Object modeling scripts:

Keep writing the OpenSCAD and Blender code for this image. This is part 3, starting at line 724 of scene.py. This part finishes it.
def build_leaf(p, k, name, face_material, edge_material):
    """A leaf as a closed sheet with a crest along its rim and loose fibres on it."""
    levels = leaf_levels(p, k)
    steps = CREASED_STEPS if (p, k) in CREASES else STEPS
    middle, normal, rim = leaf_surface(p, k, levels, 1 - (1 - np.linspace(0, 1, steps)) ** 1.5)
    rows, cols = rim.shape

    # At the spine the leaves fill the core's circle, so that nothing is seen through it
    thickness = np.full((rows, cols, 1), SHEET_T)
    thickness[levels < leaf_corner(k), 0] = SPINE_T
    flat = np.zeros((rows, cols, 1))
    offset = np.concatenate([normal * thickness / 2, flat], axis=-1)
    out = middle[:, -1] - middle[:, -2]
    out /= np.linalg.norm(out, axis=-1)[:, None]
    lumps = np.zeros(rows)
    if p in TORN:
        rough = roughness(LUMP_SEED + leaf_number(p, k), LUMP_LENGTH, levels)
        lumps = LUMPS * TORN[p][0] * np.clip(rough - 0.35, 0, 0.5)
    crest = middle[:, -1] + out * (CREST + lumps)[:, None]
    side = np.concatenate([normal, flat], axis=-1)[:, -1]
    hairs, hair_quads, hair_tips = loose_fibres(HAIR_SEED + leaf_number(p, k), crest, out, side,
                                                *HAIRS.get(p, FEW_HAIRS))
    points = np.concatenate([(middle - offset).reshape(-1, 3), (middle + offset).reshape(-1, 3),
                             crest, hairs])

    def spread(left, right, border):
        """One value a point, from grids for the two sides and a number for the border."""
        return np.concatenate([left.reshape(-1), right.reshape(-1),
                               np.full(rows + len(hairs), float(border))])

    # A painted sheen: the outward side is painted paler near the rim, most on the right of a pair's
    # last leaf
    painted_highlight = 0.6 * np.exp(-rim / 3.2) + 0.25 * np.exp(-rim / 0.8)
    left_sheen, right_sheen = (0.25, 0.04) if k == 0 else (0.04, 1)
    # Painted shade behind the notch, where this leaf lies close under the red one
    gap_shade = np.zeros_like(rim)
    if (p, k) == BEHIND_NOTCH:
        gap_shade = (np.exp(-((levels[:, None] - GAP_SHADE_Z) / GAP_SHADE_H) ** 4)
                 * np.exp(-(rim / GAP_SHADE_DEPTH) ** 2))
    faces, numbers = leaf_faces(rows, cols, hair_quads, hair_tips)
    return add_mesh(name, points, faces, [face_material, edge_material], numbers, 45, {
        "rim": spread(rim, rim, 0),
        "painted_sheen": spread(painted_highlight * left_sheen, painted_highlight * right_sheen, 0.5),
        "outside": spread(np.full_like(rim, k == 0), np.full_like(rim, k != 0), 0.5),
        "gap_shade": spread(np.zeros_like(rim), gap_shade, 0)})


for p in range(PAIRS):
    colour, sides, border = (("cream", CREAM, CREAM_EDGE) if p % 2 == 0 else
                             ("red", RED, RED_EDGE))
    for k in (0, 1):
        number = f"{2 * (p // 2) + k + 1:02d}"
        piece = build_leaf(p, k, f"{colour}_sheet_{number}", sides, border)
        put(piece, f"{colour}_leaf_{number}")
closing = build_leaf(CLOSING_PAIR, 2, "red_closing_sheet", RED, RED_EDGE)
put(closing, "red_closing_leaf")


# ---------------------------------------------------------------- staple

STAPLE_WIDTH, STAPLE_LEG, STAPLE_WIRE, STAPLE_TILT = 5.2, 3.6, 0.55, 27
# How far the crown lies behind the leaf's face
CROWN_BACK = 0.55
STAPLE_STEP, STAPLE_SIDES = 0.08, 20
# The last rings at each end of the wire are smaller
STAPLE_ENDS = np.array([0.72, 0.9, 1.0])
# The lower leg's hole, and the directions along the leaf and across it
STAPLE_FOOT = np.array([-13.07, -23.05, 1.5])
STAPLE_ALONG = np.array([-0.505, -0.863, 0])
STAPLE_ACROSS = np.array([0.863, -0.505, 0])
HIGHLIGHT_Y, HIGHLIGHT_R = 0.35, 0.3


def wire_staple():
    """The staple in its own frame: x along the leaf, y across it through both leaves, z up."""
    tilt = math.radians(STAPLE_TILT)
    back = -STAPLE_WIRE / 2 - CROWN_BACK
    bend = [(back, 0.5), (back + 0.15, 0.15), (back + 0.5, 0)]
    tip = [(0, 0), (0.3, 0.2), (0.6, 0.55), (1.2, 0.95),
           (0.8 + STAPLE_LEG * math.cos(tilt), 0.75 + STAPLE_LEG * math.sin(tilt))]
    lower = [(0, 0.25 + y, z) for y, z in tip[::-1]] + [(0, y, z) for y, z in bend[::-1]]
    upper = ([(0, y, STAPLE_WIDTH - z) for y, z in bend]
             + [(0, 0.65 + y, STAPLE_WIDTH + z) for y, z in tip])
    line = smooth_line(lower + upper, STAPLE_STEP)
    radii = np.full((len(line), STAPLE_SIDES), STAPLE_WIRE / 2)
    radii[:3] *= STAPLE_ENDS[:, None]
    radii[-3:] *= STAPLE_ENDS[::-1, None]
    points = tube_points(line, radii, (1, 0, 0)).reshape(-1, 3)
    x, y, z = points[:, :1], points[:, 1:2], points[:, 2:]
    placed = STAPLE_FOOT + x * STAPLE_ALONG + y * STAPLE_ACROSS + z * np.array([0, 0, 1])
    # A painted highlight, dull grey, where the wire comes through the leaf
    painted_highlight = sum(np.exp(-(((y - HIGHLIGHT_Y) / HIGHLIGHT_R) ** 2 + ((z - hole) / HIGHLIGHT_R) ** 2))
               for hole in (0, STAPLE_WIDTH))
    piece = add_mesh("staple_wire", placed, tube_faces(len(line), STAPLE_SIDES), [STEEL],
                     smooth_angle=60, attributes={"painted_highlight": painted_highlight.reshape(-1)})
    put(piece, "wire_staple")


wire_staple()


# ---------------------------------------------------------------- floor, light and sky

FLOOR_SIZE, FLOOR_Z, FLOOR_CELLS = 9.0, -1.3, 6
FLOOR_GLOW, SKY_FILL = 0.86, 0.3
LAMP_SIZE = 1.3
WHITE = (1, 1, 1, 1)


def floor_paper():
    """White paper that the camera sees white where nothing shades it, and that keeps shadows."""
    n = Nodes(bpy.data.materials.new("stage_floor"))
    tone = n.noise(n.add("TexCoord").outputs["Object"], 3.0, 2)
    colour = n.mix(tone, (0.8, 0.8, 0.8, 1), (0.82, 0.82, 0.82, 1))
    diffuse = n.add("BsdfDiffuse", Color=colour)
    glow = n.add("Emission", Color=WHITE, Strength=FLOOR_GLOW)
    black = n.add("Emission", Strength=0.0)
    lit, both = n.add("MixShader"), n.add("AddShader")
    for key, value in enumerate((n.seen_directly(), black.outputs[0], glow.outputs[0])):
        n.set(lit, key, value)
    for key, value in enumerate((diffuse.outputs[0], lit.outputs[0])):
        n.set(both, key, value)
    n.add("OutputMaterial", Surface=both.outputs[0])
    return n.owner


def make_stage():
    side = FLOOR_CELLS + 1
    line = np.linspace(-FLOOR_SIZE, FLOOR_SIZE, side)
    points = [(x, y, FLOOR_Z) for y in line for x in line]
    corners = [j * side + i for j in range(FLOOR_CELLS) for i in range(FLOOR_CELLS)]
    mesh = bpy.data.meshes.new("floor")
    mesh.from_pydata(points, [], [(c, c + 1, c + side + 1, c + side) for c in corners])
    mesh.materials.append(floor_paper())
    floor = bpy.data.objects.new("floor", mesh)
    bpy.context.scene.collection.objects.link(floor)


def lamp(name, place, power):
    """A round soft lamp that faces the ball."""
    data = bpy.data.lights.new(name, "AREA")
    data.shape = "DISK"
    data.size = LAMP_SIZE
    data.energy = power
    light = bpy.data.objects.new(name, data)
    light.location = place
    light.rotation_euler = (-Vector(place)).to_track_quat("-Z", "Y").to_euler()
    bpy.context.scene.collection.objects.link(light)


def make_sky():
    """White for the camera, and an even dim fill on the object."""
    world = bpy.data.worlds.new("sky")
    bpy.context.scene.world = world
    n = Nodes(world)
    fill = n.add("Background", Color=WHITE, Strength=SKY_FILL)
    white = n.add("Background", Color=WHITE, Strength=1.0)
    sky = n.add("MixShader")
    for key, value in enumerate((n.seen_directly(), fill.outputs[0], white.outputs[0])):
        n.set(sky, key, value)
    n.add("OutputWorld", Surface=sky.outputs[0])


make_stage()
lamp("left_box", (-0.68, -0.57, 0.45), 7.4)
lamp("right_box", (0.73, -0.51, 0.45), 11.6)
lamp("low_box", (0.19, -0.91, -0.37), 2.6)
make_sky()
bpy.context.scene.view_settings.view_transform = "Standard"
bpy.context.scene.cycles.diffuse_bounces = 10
* * *
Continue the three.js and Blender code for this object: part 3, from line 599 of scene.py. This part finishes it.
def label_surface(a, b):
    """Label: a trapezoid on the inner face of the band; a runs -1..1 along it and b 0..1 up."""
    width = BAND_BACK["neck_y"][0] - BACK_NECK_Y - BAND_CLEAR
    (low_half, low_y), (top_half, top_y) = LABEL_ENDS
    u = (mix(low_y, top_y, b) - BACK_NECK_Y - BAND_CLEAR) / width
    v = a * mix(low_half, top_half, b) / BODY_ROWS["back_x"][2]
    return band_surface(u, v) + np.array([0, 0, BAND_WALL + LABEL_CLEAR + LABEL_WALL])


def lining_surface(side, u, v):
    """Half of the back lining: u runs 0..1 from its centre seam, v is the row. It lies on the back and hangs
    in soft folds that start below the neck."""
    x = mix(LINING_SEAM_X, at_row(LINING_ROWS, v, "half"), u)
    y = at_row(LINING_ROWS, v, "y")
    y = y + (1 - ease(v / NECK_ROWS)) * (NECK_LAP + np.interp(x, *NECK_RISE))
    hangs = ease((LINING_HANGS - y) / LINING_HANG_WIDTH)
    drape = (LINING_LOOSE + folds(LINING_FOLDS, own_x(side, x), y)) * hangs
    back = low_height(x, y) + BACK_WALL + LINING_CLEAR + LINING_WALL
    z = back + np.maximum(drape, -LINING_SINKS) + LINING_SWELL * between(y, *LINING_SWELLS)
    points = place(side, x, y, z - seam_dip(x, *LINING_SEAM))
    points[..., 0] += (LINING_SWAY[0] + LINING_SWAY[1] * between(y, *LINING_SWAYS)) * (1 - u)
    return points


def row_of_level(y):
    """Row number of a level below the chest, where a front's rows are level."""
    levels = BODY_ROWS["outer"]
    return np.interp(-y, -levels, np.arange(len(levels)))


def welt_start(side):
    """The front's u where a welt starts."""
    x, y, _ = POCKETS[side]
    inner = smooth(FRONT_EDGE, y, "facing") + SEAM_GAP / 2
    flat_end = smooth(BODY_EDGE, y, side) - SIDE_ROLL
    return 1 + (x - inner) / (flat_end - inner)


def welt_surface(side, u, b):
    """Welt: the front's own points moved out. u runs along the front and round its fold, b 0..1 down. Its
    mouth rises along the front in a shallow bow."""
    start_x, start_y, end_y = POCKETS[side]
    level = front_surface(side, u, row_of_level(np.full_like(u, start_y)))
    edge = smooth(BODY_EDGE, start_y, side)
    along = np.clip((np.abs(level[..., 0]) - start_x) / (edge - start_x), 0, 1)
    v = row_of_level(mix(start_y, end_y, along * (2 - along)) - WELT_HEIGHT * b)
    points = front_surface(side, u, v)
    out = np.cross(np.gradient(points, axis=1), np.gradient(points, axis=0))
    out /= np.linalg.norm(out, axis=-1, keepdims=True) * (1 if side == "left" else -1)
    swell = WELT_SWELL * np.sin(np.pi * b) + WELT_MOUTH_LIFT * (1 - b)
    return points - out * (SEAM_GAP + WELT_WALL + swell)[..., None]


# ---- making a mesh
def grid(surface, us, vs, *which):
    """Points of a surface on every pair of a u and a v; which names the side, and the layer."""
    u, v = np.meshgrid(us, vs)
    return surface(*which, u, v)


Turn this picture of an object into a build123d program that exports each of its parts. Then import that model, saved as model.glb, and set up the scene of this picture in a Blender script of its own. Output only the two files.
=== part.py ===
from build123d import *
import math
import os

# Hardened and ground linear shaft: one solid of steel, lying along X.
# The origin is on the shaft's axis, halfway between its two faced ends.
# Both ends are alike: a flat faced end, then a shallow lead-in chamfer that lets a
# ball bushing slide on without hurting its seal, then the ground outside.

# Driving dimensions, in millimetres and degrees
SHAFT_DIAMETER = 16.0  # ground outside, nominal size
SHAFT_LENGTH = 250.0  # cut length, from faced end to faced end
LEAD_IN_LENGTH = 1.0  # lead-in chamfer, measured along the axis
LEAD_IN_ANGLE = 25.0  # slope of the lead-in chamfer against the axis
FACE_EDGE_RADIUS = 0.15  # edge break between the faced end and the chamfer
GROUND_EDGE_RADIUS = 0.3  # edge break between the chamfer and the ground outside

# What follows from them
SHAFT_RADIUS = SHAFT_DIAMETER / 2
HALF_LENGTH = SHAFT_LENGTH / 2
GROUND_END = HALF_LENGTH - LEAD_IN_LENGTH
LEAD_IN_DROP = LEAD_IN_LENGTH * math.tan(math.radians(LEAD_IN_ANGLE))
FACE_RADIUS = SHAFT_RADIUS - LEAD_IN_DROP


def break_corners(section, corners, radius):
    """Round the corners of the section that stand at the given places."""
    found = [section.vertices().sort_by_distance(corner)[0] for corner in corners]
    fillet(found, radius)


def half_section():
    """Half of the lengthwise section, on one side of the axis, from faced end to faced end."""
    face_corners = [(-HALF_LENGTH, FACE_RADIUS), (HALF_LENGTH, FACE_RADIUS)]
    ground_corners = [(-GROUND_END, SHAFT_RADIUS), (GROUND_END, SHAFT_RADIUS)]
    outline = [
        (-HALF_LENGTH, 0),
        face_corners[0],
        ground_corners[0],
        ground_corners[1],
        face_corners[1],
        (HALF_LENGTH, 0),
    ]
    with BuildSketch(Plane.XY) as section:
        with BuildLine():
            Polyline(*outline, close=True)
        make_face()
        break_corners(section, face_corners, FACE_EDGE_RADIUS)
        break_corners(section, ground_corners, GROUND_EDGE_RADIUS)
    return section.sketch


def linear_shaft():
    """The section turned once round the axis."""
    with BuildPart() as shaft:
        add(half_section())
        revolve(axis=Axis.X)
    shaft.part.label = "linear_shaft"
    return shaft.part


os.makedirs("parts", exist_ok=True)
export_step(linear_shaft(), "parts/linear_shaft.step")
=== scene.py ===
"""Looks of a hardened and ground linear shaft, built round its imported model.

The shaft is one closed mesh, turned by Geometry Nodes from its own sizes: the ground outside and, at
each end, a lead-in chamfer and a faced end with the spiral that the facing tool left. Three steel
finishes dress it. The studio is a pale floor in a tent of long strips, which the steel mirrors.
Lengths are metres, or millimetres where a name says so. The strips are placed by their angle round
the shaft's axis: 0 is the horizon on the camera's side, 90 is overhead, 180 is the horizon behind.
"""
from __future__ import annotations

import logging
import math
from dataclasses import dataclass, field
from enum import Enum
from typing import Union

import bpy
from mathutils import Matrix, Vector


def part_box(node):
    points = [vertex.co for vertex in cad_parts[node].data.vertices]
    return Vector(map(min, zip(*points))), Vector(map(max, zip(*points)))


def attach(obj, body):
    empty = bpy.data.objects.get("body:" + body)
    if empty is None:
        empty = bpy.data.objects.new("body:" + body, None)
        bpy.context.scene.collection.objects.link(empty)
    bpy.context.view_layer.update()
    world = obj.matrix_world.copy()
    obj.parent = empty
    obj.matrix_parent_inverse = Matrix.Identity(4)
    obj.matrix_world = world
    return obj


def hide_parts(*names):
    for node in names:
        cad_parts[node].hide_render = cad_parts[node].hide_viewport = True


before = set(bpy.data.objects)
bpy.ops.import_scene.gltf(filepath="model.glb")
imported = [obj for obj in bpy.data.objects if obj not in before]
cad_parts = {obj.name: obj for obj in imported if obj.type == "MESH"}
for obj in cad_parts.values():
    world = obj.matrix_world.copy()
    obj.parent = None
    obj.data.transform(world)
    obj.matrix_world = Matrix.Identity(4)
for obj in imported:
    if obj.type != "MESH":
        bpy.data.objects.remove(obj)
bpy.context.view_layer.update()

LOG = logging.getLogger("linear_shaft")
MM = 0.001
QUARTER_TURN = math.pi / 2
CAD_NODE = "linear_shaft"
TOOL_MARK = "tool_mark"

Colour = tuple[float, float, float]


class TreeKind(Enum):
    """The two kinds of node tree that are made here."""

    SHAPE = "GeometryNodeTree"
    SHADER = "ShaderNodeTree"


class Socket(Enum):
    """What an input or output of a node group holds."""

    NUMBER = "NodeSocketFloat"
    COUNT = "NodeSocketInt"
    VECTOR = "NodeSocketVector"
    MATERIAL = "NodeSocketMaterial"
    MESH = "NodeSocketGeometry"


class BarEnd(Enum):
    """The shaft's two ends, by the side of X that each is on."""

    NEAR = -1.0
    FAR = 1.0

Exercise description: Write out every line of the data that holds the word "finishes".

Task output:
Keep writing the OpenSCAD and Blender code for this image. This is part 3, starting at line 724 of scene.py. This part finishes it.
Continue the three.js and Blender code for this object: part 3, from line 599 of scene.py. This part finishes it.
finishes dress it. The studio is a pale floor in a tent of long strips, which the steel mirrors.